Only lines with the word "that" are needed; collect each of them from the listing below.

== == ==

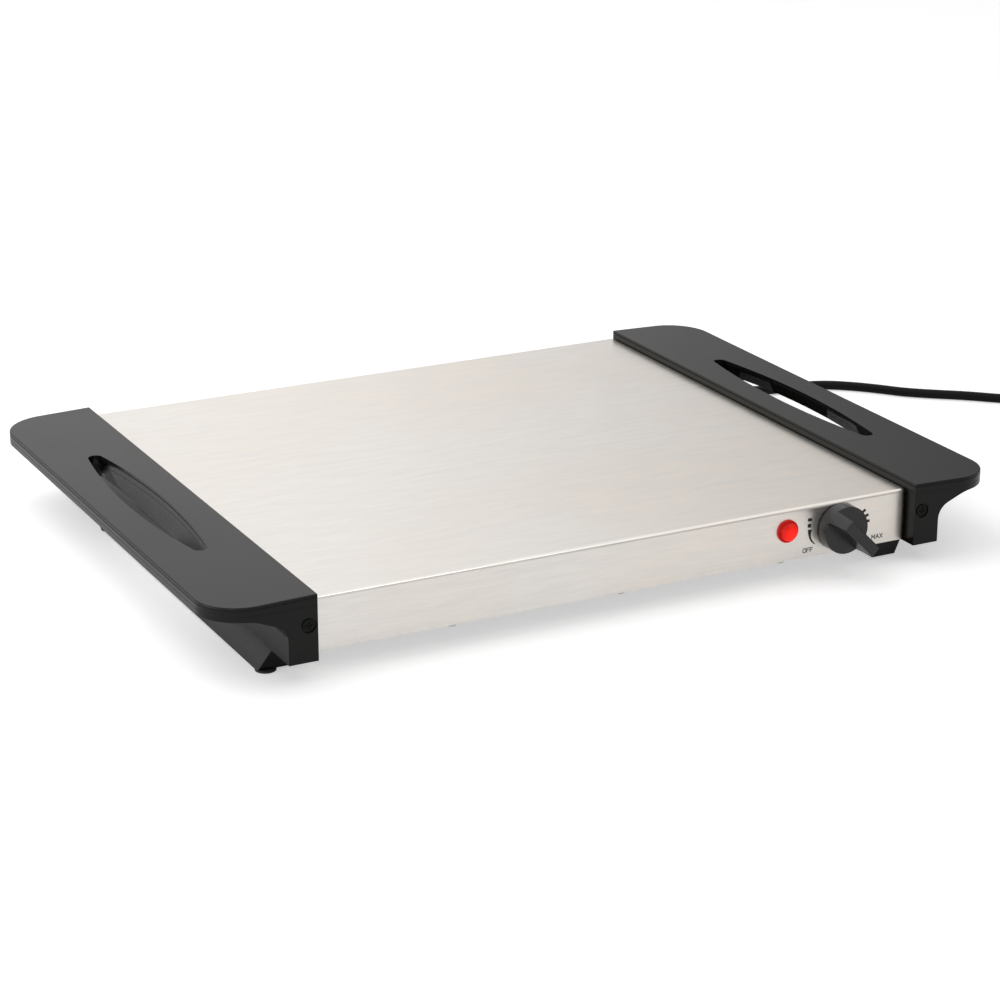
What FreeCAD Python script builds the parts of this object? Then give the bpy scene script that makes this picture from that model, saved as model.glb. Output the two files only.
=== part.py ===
import FreeCAD, Part
import Sketcher
import math
import os

# Electric food warmer tray, in millimetres.
# X runs to the right, Y to the back and Z up from the surface that the tray stands on.
# The origin is under the middle of the tray's outline, control knob included.

V = FreeCAD.Vector
doc = FreeCAD.newDocument("WarmerTray")

SIZES = [
    ("steel_width", 360, "steel top, between the handles"),
    ("handle_width", 56, "handle, from the steel to its outer edge"),
    ("tray_depth", 342, "handle, front to back"),
    ("handle_top", 47.0, "height of the handle's inner edge"),
    ("rim_top", 45.5, "height of the handle's outer edge"),
    ("rim_bottom", 38.2, "underside of the handle's outer edge"),
    ("rim_edge", 0.8, "round on the rim's upper edge"),
    ("wing_corner", 25.0, "plan corner of the handle"),
    ("leg_width", 16.2, "leg under the handle's inner edge"),
    ("leg_bottom", 11.0, "underside of the leg"),
    ("cove_low", 30.6, "height where leg and cove lines cross"),
    ("cove_high", 38.0, "height where cove and wing underside cross"),
    ("cove_out", 34.0, "distance from the steel to the end of the cove"),
    ("cove_round", 10.0, "round where the leg turns into the cove"),
    ("wing_round", 20.0, "round where the cove turns into the wing"),
    ("inner_wall", 2.2, "handle wall against the pan"),
    ("outer_wall", 2.8, "handle wall on the outer side of the leg"),
    ("end_wall", 3.0, "handle wall at front and back"),
    ("roof_wall", 4.7, "handle wall above the leg's hollow"),
    ("slot_length", 171.0, "finger slot"),
    ("slot_inner", 17.0, "from the steel to the slot's near side"),
    ("slot_outer", 38.2, "from the steel to the slot's far side"),
    ("slot_middle", 27.4, "from the steel to the slot's tips"),
    ("slot_tip", 4.0, "radius of the slot's tips"),
    ("rail_start", 23.0, "floor rail, from the near end of the handle"),
    ("rail_length", 237.0, "floor rail"),
    ("rail_inner", 7.0, "from the steel to the rail's near side"),
    ("rail_outer", 24.2, "from the steel to the rail's foot"),
    ("pad_radius", 5.6, "rubber pad"),
    ("pad_height", 1.2, "rubber pad"),
    ("pad_step", 2.6, "from the rail's end to a pad's centre"),
    ("pan_top", 42.2, "height of the steel top"),
    ("skirt_height", 29.6, "steel skirt"),
    ("pan_sheet", 0.8, "steel sheet"),
    ("pan_setback", 8.4, "front skirt behind the handle fronts"),
    ("pan_backgap", 0.5, "back skirt in front of the handle backs"),
    ("pan_fold", 2.0, "outer radius of the top fold"),
    ("pan_corner", 3.0, "outer radius of the skirt's corners"),
    ("flange_width", 9.0, "flange at the skirt's foot"),
    ("cover_sheet", 0.8, "bottom cover"),
    ("cover_gap", 1.2, "bottom cover inside the skirt"),
    ("screw_shank", 1.5, "radius of the handle end screws"),
    ("screw_head", 3.4, "radius of a handle end screw's head"),
    ("screw_rise", 0.8, "height of a handle end screw's head"),
    ("screw_length", 9.0, "handle end screw under its head"),
    ("screw_out", 5.0, "from the steel to the end screws"),
    ("screw_high", 31.0, "height of the end screws"),
    ("recess_radius", 4.2, "recess around an end screw"),
    ("recess_depth", 0.9, "recess around an end screw"),
    ("cross_long", 3.6, "driver cross in a screw head"),
    ("cross_wide", 0.8, "driver cross in a screw head"),
    ("cross_deep", 0.7, "driver cross in a screw head"),
    ("bracket_sheet", 1.0, "handle bracket"),
    ("bracket_low", 21.5, "underside of the handle bracket"),
    ("bracket_high", 37.0, "top of the handle bracket"),
    ("bracket_gap", 1.6, "bracket's ears off the leg's outer wall"),
    ("rivet_radius", 2.0, "rivet shank"),
    ("rivet_head", 3.6, "rivet head"),
    ("rivet_rise", 1.0, "rivet head"),
    ("rivet_end", 53.0, "outer rivets from the handle's ends"),
    ("rivet_high", 28.0, "height of the rivets"),
    ("shank_slack", 0.06, "gap around a shank in its hole"),
    ("cover_screw", 1.4, "radius of a bottom cover screw"),
    ("cover_head", 2.8, "radius of a bottom cover screw's head"),
    ("cover_rise", 1.6, "height of a bottom cover screw's head"),
    ("cover_reach", 4.5, "length of a bottom cover screw"),
    ("cover_screw_in", 80.0, "outer cover screws inside the steel's sides"),
    ("foot_inset", 0.7, "corner foot inside the steel's side"),
    ("foot_width", 15.0, "corner foot"),
    ("foot_lean", 5.5, "slope of the corner foot's face"),
    ("foot_depth", 34.0, "corner foot"),
    ("foot_setback", 2.4, "corner foot behind the skirt"),
    ("foot_pilot", 6.0, "depth of the pilot holes in a corner foot"),
    ("foot_screw_clear", 3.2, "foot screws inside the pan's flange"),
    ("foot_screw_first", 13.6, "front foot screw from the foot's front"),
    ("foot_screw_step", 14.0, "foot screws, front to back"),
    ("spreader_sheet", 1.5, "aluminium heat spreader"),
    ("heater_side", 27.0, "heating stack inside the steel's sides"),
    ("heater_front", 55.6, "heating stack behind the front skirt"),
    ("heater_back", 27.5, "heating stack in front of the back skirt"),
    ("mica_sheet", 0.5, "mica sheets"),
    ("ribbon_sheet", 0.3, "heating ribbon"),
    ("ribbon_width", 3.0, "heating ribbon"),
    ("ribbon_rows", 16, "heating ribbon's rows, an even number"),
    ("ribbon_end", 12.5, "first and last row inside the stack"),
    ("ribbon_side", 11.0, "ends of the rows inside the stack"),
    ("plate_sheet", 1.0, "clamp plate"),
    ("stud_radius", 2.0, "clamp studs"),
    ("stud_end", 1.6, "clamp studs below their nuts"),
    ("stud_side", 48.0, "outer clamp studs inside the stack"),
    ("stud_rows", 5, "clamp studs from the stack's middle, in ribbon rows"),
    ("stud_slack", 0.2, "gap around the studs in the stack"),
    ("nut_radius", 4.0, "clamp nuts, across corners, halved"),
    ("nut_height", 3.2, "clamp nuts"),
    ("terminal_radius", 1.4, "heater terminals"),
    ("terminal_inset", 4.0, "heater terminals from the ribbon's ends"),
    ("terminal_drop", 5.0, "heater terminals below the clamp plate"),
    ("bushing_radius", 2.6, "heater bushings"),
    ("bushing_flange", 1.2, "heater bushings' flange"),
    ("blanket_side", 15.0, "insulation blanket inside the stack's sides"),
    ("blanket_end", 7.0, "insulation blanket inside the stack's front and back"),
    ("blanket_clear", 2.1, "insulation blanket below the heater terminals"),
    ("blanket_round", 3.0, "insulation blanket's edges"),
    ("soft_gap", 0.3, "gap under the blanket and behind the spindle"),
    ("knob_out", 15.6, "knob in front of the handle fronts"),
    ("knob_inset", 44.5, "control axis inside the steel's right side"),
    ("knob_drop", 14.7, "control axis below the steel top"),
    ("knob_radius", 13.6, "knob's round base"),
    ("knob_gap", 0.8, "knob off the skirt"),
    ("knob_base", 8.2, "knob's round base in front of the skirt"),
    ("grip_root", 7.8, "width of the knob's grip at the base"),
    ("grip_front", 6.4, "width of the knob's grip at its front"),
    ("knob_round", 0.8, "round on the knob's edges"),
    ("knob_well", 8.6, "radius of the hollow behind the knob"),
    ("knob_deep", 4.4, "depth of the hollow behind the knob"),
    ("knob_turn", 45.0, "turn of the grip from level, in degrees"),
    ("spindle_radius", 3.0, "thermostat spindle"),
    ("spindle_reach", 20.0, "spindle in front of the skirt"),
    ("spindle_inside", 11.0, "spindle inside the thermostat"),
    ("bush_radius", 5.0, "threaded bush around the spindle"),
    ("bush_reach", 3.6, "threaded bush in front of the skirt"),
    ("bushnut_radius", 8.0, "nut on the bush, across corners, halved"),
    ("bushnut_height", 2.2, "nut on the bush"),
    ("stat_width", 30.0, "thermostat body"),
    ("stat_below", 1.3, "thermostat above the bottom cover"),
    ("stat_above", 1.9, "thermostat below the steel top"),
    ("stat_depth", 18.0, "thermostat body"),
    ("stat_sheet", 1.0, "thermostat's front plate"),
    ("stat_lip", 3.0, "thermostat's front plate beyond its body, each side"),
    ("tab_width", 4.8, "blade terminals"),
    ("tab_sheet", 0.8, "blade terminals"),
    ("tab_length", 7.0, "blade terminals"),
    ("tab_step", 16.0, "thermostat's two blades"),
    ("lamp_step", 33.4, "lamp to the left of the control axis"),
    ("lamp_drop", 12.2, "lamp below the steel top"),
    ("lamp_radius", 6.5, "lamp's rim"),
    ("lamp_rim", 1.2, "lamp's rim, front to back"),
    ("lamp_dome", 5.3, "radius of the lens at its foot"),
    ("lamp_waist", 4.2, "radius of the lens at half its rise"),
    ("lamp_crown", 2.0, "radius of the lens at its tip"),
    ("lamp_rise", 3.4, "lens in front of the rim"),
    ("lamp_neck", 4.8, "radius of the lamp's body"),
    ("lamp_length", 21.0, "lamp's body behind the skirt"),
    ("clip_radius", 7.2, "lamp's spring nut"),
    ("clip_sheet", 0.6, "lamp's spring nut"),
    ("lamp_leads", 4.0, "lamp's two leads, centre to centre"),
    ("fuse_radius", 2.0, "thermal fuse"),
    ("fuse_length", 12.0, "thermal fuse"),
    ("fuse_side", 93.0, "thermal fuse inside the stack's right side"),
    ("fuse_front", 32.0, "thermal fuse behind the stack's front"),
    ("clamp_sheet", 0.5, "fuse clip"),
    ("clamp_width", 5.0, "fuse clip"),
    ("block_width", 20.0, "terminal block"),
    ("block_depth", 24.0, "terminal block"),
    ("block_height", 15.0, "terminal block"),
    ("block_gap", 14.0, "terminal block inside the side skirt"),
    ("well_radius", 2.4, "screw wells in the terminal block"),
    ("block_well", 4.0, "depth of the screw wells"),
    ("lead_radius", 1.2, "internal leads"),
    ("lead_bend", 10.0, "internal leads, unit of their bends"),
    ("cord_radius", 3.0, "mains cord"),
    ("cord_back", 130.0, "cord exit behind the handle's middle"),
    ("cord_rise", 4.7, "cord exit above the skirt's foot"),
    ("gland_radius", 5.4, "strain relief's flange"),
    ("gland_flange", 1.6, "strain relief's flange"),
    ("gland_neck", 4.2, "strain relief in the wall"),
    ("gland_nose", 17.0, "strain relief outside the flange"),
    ("gland_tip", 3.6, "radius of the strain relief's end"),
    ("coil_radius", 42.3, "coil's outer turn, to the middle of the cord"),
    ("coil_gap", 0.8, "gap between the coil's turns"),
    ("coil_lead", 6.0, "straight ends of the coil"),
    ("plug_width", 35.0, "plug body"),
    ("plug_thick", 13.8, "plug body"),
    ("plug_length", 34.0, "plug body"),
    ("plug_neck", 12.0, "plug's strain relief"),
    ("plug_mouth", 3.6, "radius of the plug's strain relief at the cord"),
    ("plug_swell", 5.4, "radius of the plug's strain relief at the body"),
    ("plug_round", 3.0, "plug body's edges"),
    ("pin_radius", 2.0, "plug pins"),
    ("pin_length", 19.0, "plug pins"),
    ("pin_step", 18.6, "plug pins, centre to centre"),
]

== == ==

Written answer.
What FreeCAD Python script builds the parts of this object? Then give the bpy scene script that makes this picture from that model, saved as model.glb. Output the two files only.
# X runs to the right, Y to the back and Z up from the surface that the tray stands on.